Static and dynamic flexibility. 10 minutes
"Pre-hab"exercises for rotator cuff. 3x10 each, external rotations, elevations, scapular refractions, horizontal adductors

Reaction drills. 10 minutes specific to position

Sports vision therapy (skill players only). 30 minutes

Video education session. Review all combine drills, position-specific drills, player game films (review must be done by qualified football personnel)

Lactate flush. 5-7 minutes

Post-workout supplements

Physical therapy, sports massage therapy, or flexibility therapy as needed




Combine Calendar
Every February, the NFL holds its annual scouting "Combine" in Indianapolis, Ind. The Combine is an invitation-only event that brings in the top 250 to 300 prospects for the upcoming NFL draft.

These players are flown to Indianapolis and grouped by their respective positions. Then, the testing begins with complete physicals--including blood work, X-rays, and drug testing--administered by physicians representing each of the 32 NFL teams.

After the medical examinations, these potential NFL athletes are tested for speed (40-yard dash with splits at 20 yards and 40 yards), agility (pro-agility, three-cone, plus 20-yard and 60-yard shuttle runs), vertical power (vertical jump test), horizontal power (standing long jump), flexibility (sit-stretch test), upper-body strength (225-pound bench press for maximum reps), and intelligence (Wonderlic test). In addition, all players are given flexibility tests (stand-and-reach, shoulder elevation) and isokinetic knee evaluations. Each player is also filmed stripped down to his shorts for a body-type evaluation, which includes measurements of arm length and hand circumference.
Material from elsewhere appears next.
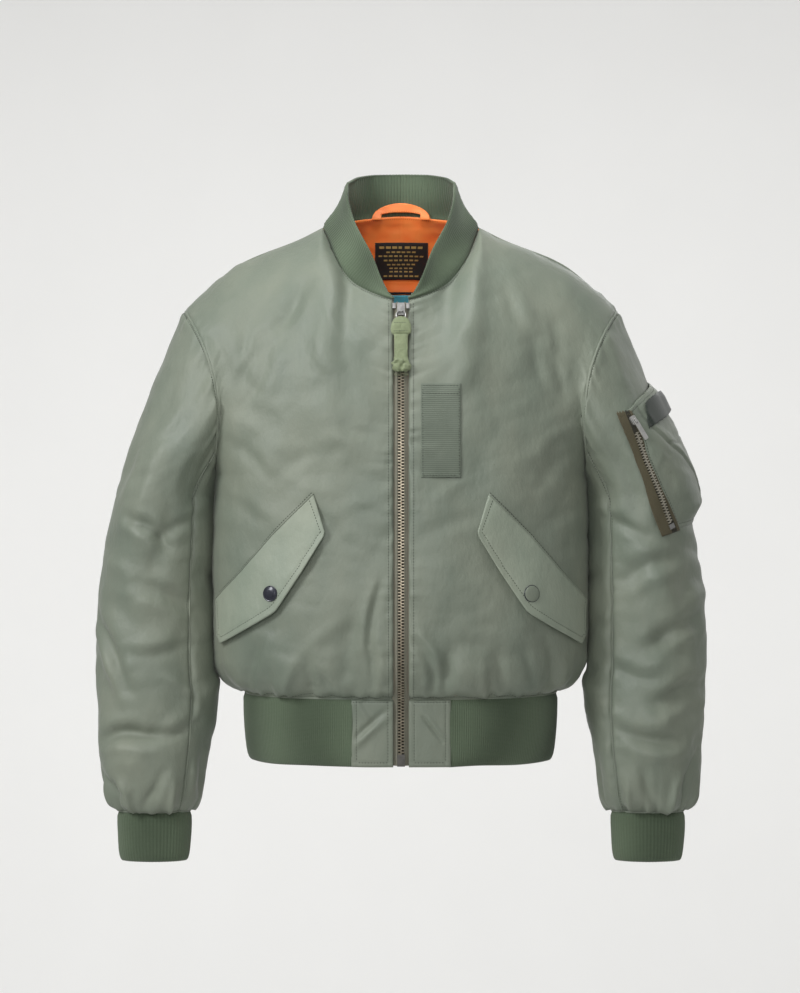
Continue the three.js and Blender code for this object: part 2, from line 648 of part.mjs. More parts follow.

Every evening, teams will conduct interviews with potential draftees.

Players are then taken through a battery of position-specific workouts on the field. These workouts are filmed and later scrutinized by the participating team representatives. Results by position are logged on the computer and comparisons are drawn.

Before the draft begins, teams will fly in prospective draftees for interviews, and perhaps re-check physicals. In some cases, a top prospect may hold a late workout for the observing teams. In other situations, a player who has been injured and unable to previously be tested will be given the opportunity to workout before representatives of an interested team.